● YOUR TASK
Print each line exactly as it is given.

● GIVEN DATA
(begin)
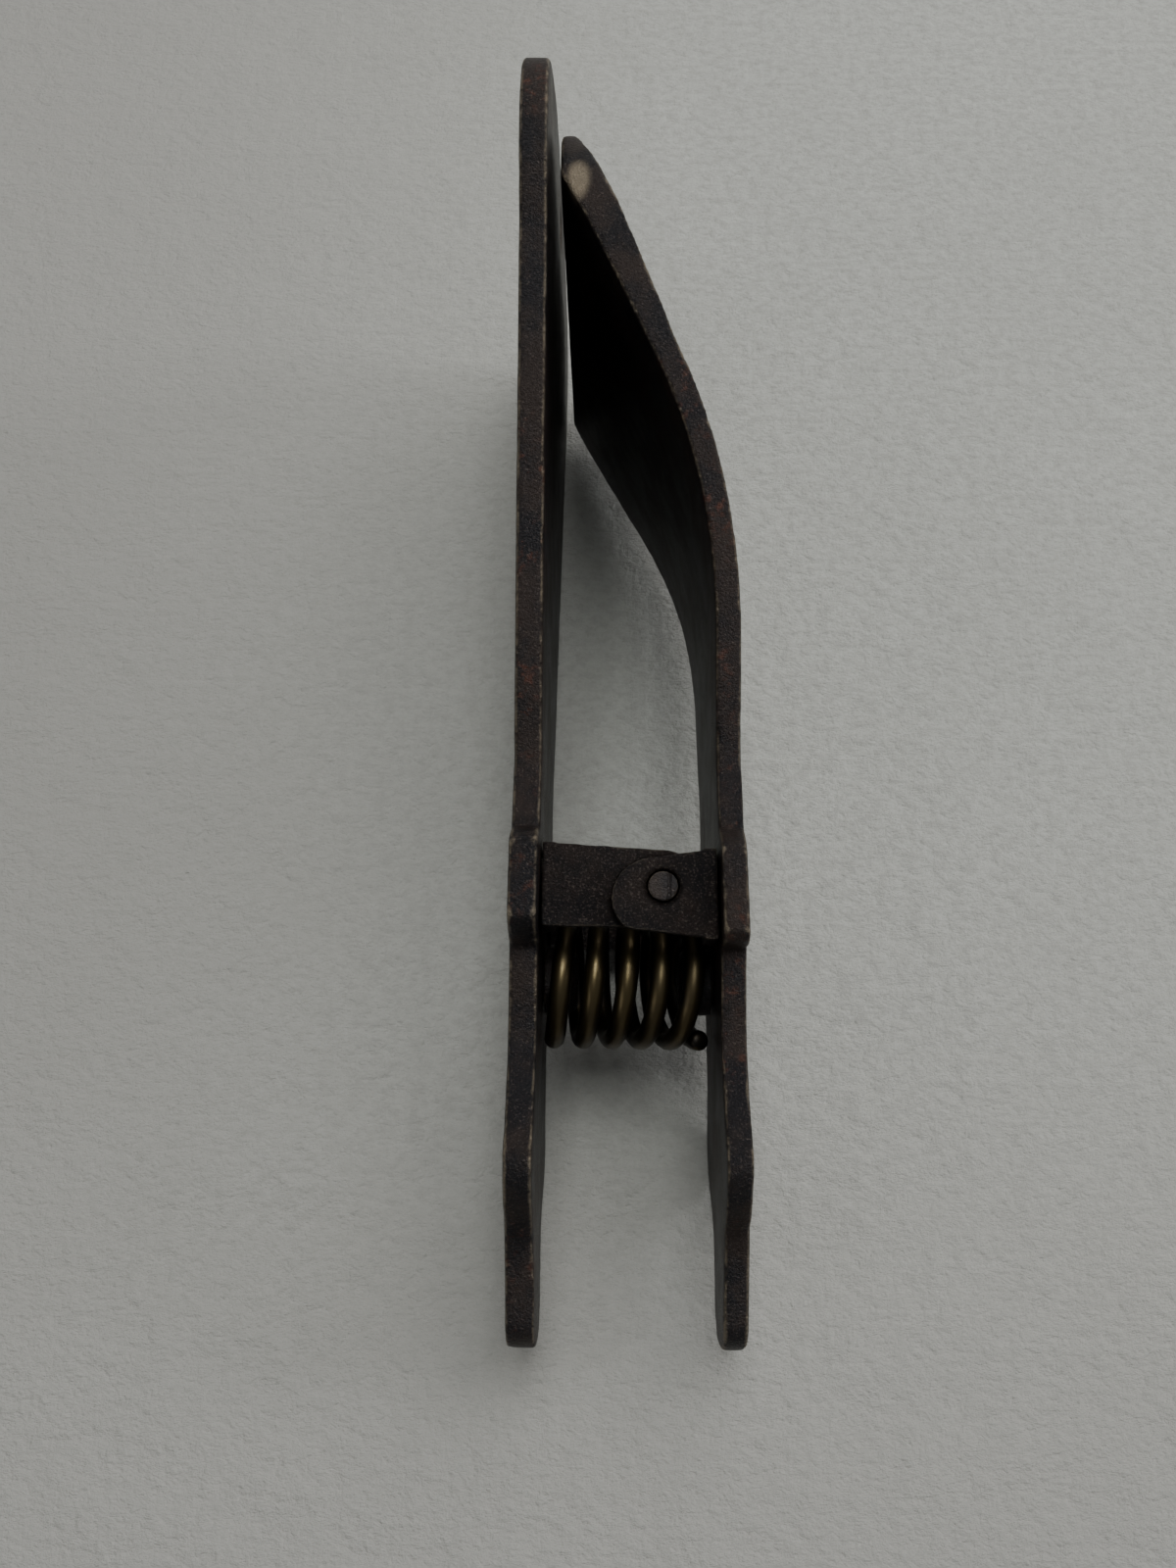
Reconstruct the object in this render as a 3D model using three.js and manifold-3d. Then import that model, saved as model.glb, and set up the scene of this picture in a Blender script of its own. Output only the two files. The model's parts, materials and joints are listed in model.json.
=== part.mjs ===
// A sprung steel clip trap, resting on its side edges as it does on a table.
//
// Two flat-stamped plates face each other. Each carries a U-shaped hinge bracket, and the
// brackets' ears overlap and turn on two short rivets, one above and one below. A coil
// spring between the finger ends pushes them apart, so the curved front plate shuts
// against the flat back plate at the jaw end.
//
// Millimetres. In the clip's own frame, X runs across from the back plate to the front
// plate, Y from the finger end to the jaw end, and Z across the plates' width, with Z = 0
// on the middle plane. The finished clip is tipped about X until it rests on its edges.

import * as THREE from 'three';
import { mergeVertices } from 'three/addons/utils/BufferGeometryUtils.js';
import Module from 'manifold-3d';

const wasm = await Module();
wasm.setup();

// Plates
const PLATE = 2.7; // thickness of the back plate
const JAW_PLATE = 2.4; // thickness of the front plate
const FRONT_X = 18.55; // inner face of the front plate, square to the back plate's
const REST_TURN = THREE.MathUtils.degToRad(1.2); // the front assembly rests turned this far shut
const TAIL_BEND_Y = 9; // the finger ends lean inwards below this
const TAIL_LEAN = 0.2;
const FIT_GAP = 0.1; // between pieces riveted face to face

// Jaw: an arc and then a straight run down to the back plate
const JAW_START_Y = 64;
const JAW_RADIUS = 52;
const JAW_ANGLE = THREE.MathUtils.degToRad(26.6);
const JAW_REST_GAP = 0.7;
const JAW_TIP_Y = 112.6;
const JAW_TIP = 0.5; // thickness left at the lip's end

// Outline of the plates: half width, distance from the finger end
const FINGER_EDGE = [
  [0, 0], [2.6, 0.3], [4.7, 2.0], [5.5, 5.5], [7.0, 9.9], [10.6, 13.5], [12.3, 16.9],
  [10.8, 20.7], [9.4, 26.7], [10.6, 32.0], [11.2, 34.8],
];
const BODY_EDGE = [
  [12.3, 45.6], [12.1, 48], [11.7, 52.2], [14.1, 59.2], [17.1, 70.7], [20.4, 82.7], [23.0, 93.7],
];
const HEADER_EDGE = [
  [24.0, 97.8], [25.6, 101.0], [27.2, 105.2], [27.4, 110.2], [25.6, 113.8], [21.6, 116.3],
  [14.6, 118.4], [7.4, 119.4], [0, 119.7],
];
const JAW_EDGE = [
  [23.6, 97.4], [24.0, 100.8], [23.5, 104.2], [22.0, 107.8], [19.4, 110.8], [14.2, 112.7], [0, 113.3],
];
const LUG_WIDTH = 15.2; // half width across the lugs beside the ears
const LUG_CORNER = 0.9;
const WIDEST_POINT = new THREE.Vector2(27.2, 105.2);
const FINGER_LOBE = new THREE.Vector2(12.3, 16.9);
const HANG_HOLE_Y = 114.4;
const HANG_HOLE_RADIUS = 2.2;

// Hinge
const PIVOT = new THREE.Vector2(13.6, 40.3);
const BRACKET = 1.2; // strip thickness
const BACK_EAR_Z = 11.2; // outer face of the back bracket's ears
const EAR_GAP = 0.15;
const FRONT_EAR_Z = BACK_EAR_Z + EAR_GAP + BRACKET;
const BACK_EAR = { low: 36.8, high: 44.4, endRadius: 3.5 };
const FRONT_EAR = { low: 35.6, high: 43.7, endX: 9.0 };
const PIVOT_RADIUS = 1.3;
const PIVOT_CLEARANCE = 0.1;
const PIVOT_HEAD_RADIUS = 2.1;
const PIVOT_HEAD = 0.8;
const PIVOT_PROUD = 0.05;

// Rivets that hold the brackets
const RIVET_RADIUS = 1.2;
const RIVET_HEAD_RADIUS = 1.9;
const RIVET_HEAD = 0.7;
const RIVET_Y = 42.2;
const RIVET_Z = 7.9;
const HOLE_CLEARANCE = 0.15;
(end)
● WRITTEN SOLUTION
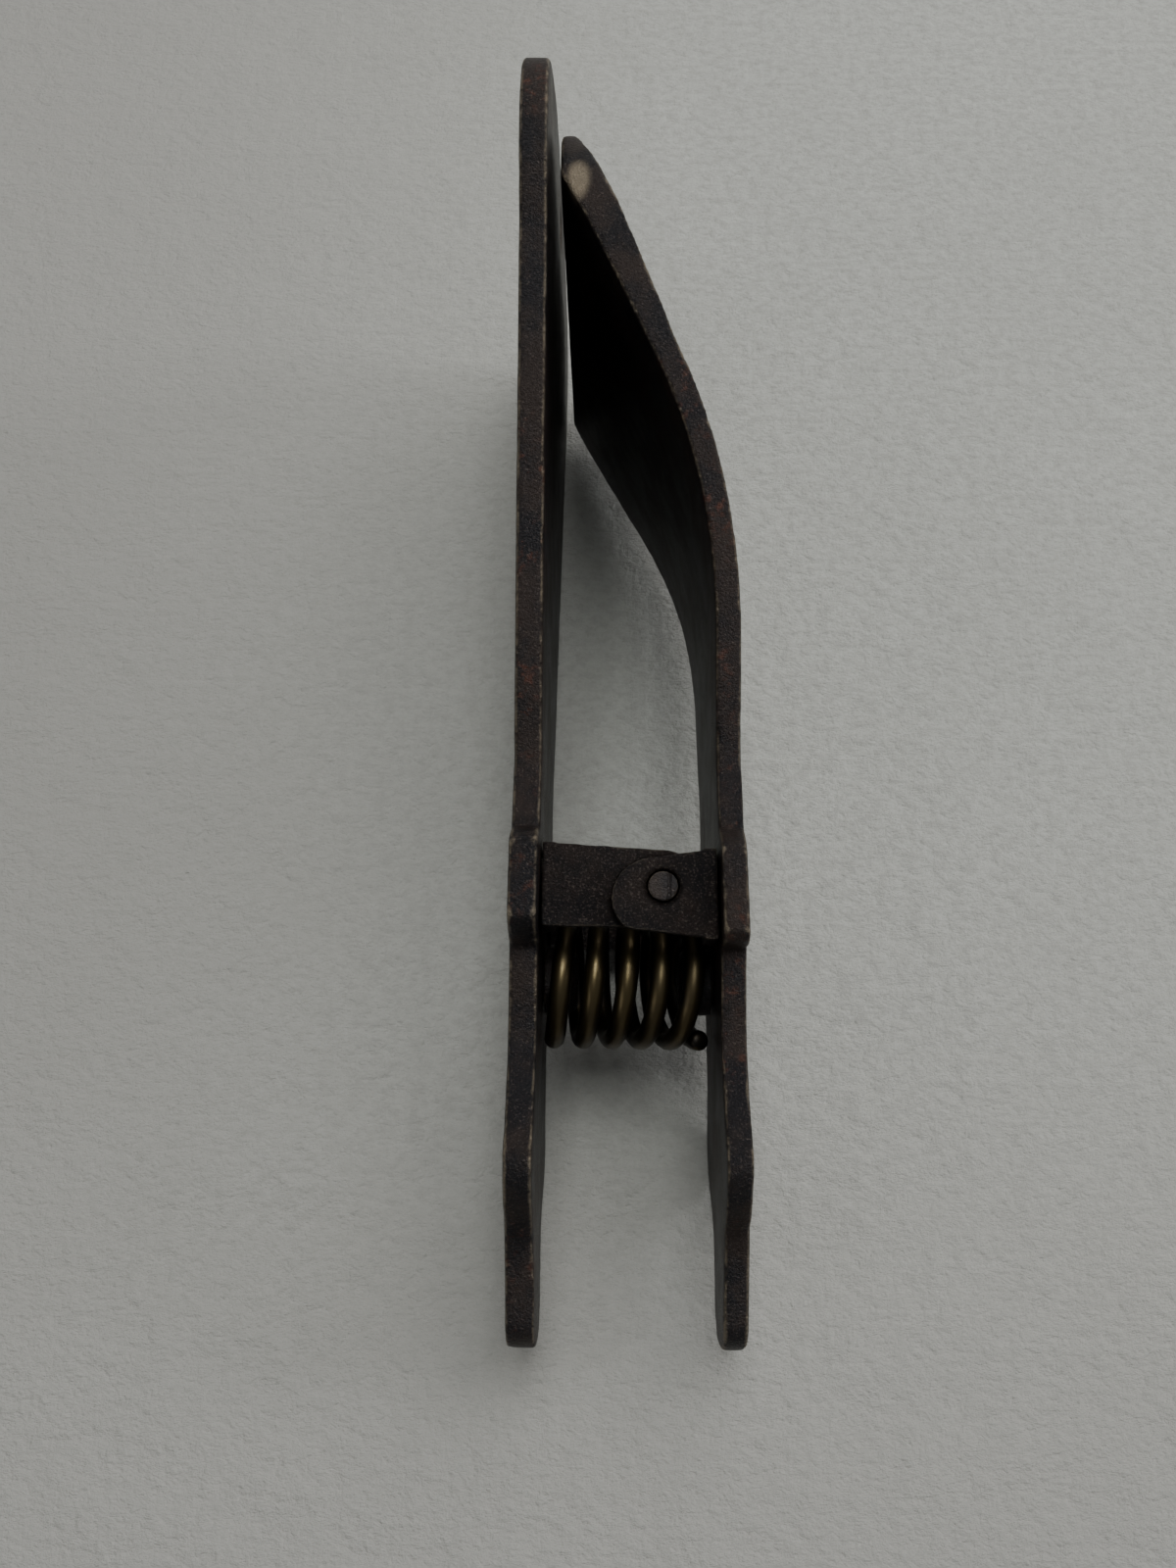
Reconstruct the object in this render as a 3D model using three.js and manifold-3d. Then import that model, saved as model.glb, and set up the scene of this picture in a Blender script of its own. Output only the two files. The model's parts, materials and joints are listed in model.json.
=== part.mjs ===
// A sprung steel clip trap, resting on its side edges as it does on a table.
//
// Two flat-stamped plates face each other. Each carries a U-shaped hinge bracket, and the
// brackets' ears overlap and turn on two short rivets, one above and one below. A coil
// spring between the finger ends pushes them apart, so the curved front plate shuts
// against the flat back plate at the jaw end.
//
// Millimetres. In the clip's own frame, X runs across from the back plate to the front
// plate, Y from the finger end to the jaw end, and Z across the plates' width, with Z = 0
// on the middle plane. The finished clip is tipped about X until it rests on its edges.

import * as THREE from 'three';
import { mergeVertices } from 'three/addons/utils/BufferGeometryUtils.js';
import Module from 'manifold-3d';

const wasm = await Module();
wasm.setup();

// Plates
const PLATE = 2.7; // thickness of the back plate
const JAW_PLATE = 2.4; // thickness of the front plate
const FRONT_X = 18.55; // inner face of the front plate, square to the back plate's
const REST_TURN = THREE.MathUtils.degToRad(1.2); // the front assembly rests turned this far shut
const TAIL_BEND_Y = 9; // the finger ends lean inwards below this
const TAIL_LEAN = 0.2;
const FIT_GAP = 0.1; // between pieces riveted face to face

// Jaw: an arc and then a straight run down to the back plate
const JAW_START_Y = 64;
const JAW_RADIUS = 52;
const JAW_ANGLE = THREE.MathUtils.degToRad(26.6);
const JAW_REST_GAP = 0.7;
const JAW_TIP_Y = 112.6;
const JAW_TIP = 0.5; // thickness left at the lip's end

// Outline of the plates: half width, distance from the finger end
const FINGER_EDGE = [
  [0, 0], [2.6, 0.3], [4.7, 2.0], [5.5, 5.5], [7.0, 9.9], [10.6, 13.5], [12.3, 16.9],
  [10.8, 20.7], [9.4, 26.7], [10.6, 32.0], [11.2, 34.8],
];
const BODY_EDGE = [
  [12.3, 45.6], [12.1, 48], [11.7, 52.2], [14.1, 59.2], [17.1, 70.7], [20.4, 82.7], [23.0, 93.7],
];
const HEADER_EDGE = [
  [24.0, 97.8], [25.6, 101.0], [27.2, 105.2], [27.4, 110.2], [25.6, 113.8], [21.6, 116.3],
  [14.6, 118.4], [7.4, 119.4], [0, 119.7],
];
const JAW_EDGE = [
  [23.6, 97.4], [24.0, 100.8], [23.5, 104.2], [22.0, 107.8], [19.4, 110.8], [14.2, 112.7], [0, 113.3],
];
const LUG_WIDTH = 15.2; // half width across the lugs beside the ears
const LUG_CORNER = 0.9;
const WIDEST_POINT = new THREE.Vector2(27.2, 105.2);
const FINGER_LOBE = new THREE.Vector2(12.3, 16.9);
const HANG_HOLE_Y = 114.4;
const HANG_HOLE_RADIUS = 2.2;

// Hinge
const PIVOT = new THREE.Vector2(13.6, 40.3);
const BRACKET = 1.2; // strip thickness
const BACK_EAR_Z = 11.2; // outer face of the back bracket's ears
const EAR_GAP = 0.15;
const FRONT_EAR_Z = BACK_EAR_Z + EAR_GAP + BRACKET;
const BACK_EAR = { low: 36.8, high: 44.4, endRadius: 3.5 };
const FRONT_EAR = { low: 35.6, high: 43.7, endX: 9.0 };
const PIVOT_RADIUS = 1.3;
const PIVOT_CLEARANCE = 0.1;
const PIVOT_HEAD_RADIUS = 2.1;
const PIVOT_HEAD = 0.8;
const PIVOT_PROUD = 0.05;

// Rivets that hold the brackets
const RIVET_RADIUS = 1.2;
const RIVET_HEAD_RADIUS = 1.9;
const RIVET_HEAD = 0.7;
const RIVET_Y = 42.2;
const RIVET_Z = 7.9;
const HOLE_CLEARANCE = 0.15;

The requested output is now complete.